Through these spaces you get infotainment, and you also get the culture wars. It's interesting that the internal identity politics of this industry is such that you have to spend your entire time crafting a public identity for yourself, as an online micro-celebrity. When you get caught up in this medium, you tend to get wrapped up in these online disputes and you have to engage in taking sides in a way that is a lot more rigidified that otherwise might be. And I'm not talking as much about political polarization, as about cultural balkanization, identity essentialism. And so you get these culture wars, and spitting out of these culture wars you get alt-right cultures such as what came out of the #gamergate. So this industry is the most profitable industry in the world, so Google, Facebook, they are beating out oil companies. That's changing our mode of production, it's also changing our politics.

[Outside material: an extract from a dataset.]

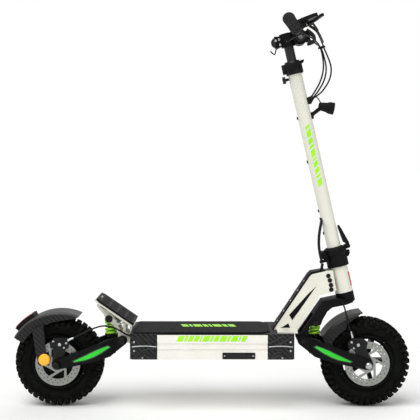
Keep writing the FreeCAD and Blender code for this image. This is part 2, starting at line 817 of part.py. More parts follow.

Although it was inaugurated by Clintonite liberals and welcomed by the Obama administration, it seems that paradoxically the unconscious of the system is proto-fascist. So I think, given that we are at a moment in which the future of humanity really is at stake, it is ominous that our social lives are being re-written in this way by people, technologists and the companies they work for, who don't respond to our internets, needs or demands. And they have a lot more political power, in some ways, than elected politicians. We need to use the democratic avenues that are open to us, however diluted they are, to reform this in a radical way. One possible way to begin to that is to - first of all tax the hell out of them, because they are making enormous profits - but more importantly, we need some publicly owned platforms. In this country we've got the BBC, which is not great, but it is based on the idea of 'public service broadcasting'. Why can't we have a public service internet? So we can make practical, concrete reforms, by which we rapidly democratise these things. That's why I think it's important.